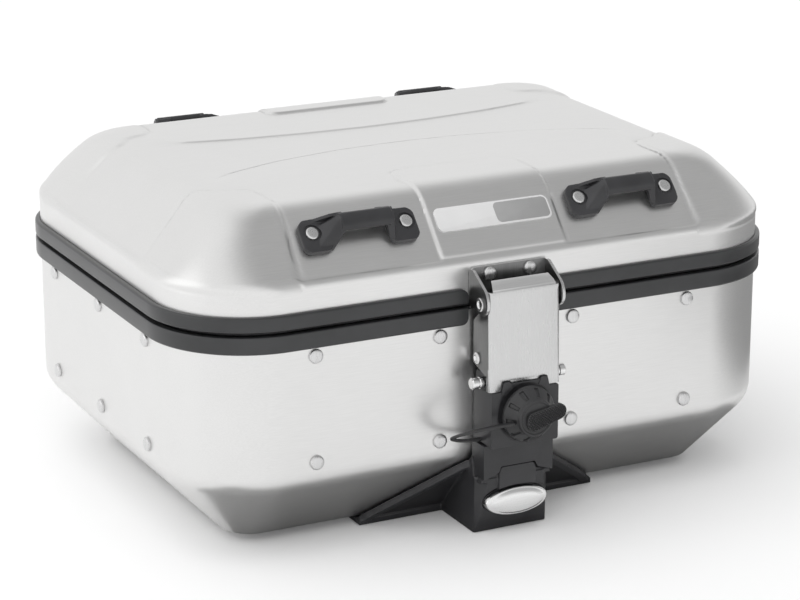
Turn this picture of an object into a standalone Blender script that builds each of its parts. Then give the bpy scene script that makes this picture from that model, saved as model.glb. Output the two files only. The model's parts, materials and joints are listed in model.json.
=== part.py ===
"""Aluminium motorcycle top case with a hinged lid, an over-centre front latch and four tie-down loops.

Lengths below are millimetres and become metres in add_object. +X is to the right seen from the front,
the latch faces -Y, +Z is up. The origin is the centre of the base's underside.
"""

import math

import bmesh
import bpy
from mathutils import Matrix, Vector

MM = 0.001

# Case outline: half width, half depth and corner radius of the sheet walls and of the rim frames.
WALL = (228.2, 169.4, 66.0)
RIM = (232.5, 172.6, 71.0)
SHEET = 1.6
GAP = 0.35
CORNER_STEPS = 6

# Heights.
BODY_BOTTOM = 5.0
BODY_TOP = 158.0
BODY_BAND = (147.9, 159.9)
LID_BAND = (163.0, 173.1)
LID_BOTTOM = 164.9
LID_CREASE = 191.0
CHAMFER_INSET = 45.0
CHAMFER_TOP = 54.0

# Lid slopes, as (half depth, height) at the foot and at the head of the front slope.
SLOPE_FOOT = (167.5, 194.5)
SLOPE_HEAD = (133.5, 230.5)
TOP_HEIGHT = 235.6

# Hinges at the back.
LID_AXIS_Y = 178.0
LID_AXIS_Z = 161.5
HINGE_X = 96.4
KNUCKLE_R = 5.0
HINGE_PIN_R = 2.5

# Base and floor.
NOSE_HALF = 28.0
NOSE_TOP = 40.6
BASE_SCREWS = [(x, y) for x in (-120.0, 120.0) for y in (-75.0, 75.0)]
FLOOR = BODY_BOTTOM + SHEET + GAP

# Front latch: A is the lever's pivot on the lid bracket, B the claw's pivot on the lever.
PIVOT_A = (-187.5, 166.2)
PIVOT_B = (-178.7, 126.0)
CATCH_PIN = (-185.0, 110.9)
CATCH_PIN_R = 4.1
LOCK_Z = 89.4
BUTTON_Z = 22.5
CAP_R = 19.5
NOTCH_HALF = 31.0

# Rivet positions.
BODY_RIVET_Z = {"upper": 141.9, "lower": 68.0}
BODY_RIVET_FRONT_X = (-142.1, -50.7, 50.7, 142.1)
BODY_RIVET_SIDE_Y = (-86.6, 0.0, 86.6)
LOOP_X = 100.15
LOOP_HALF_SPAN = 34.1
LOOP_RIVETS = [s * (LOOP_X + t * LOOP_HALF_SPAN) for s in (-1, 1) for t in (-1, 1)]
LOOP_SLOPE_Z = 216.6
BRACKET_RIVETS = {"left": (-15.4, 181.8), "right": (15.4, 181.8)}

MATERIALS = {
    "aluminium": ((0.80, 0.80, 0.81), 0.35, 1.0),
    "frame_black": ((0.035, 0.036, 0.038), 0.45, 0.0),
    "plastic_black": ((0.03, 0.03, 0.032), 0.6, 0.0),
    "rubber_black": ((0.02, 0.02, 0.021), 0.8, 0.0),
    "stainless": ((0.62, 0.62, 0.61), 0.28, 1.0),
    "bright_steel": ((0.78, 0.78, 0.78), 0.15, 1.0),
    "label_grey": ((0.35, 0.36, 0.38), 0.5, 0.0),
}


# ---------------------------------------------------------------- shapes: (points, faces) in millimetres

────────

# Description of the task:
Output exactly the leading lines of the data, up to and including the line marked by "CHAMFER_TOP = 54.0".

# Expected output:
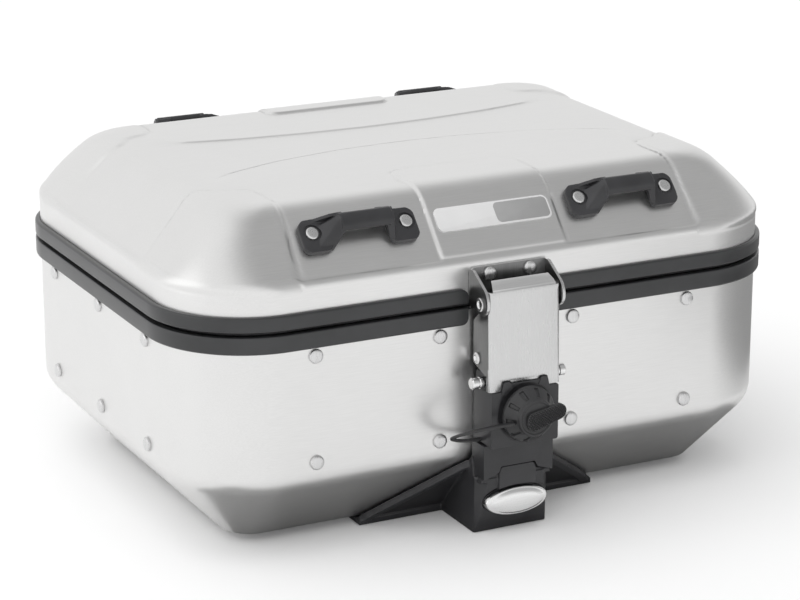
Turn this picture of an object into a standalone Blender script that builds each of its parts. Then give the bpy scene script that makes this picture from that model, saved as model.glb. Output the two files only. The model's parts, materials and joints are listed in model.json.
=== part.py ===
"""Aluminium motorcycle top case with a hinged lid, an over-centre front latch and four tie-down loops.

Lengths below are millimetres and become metres in add_object. +X is to the right seen from the front,
the latch faces -Y, +Z is up. The origin is the centre of the base's underside.
"""

import math

import bmesh
import bpy
from mathutils import Matrix, Vector

MM = 0.001

# Case outline: half width, half depth and corner radius of the sheet walls and of the rim frames.
WALL = (228.2, 169.4, 66.0)
RIM = (232.5, 172.6, 71.0)
SHEET = 1.6
GAP = 0.35
CORNER_STEPS = 6

# Heights.
BODY_BOTTOM = 5.0
BODY_TOP = 158.0
BODY_BAND = (147.9, 159.9)
LID_BAND = (163.0, 173.1)
LID_BOTTOM = 164.9
LID_CREASE = 191.0
CHAMFER_INSET = 45.0
CHAMFER_TOP = 54.0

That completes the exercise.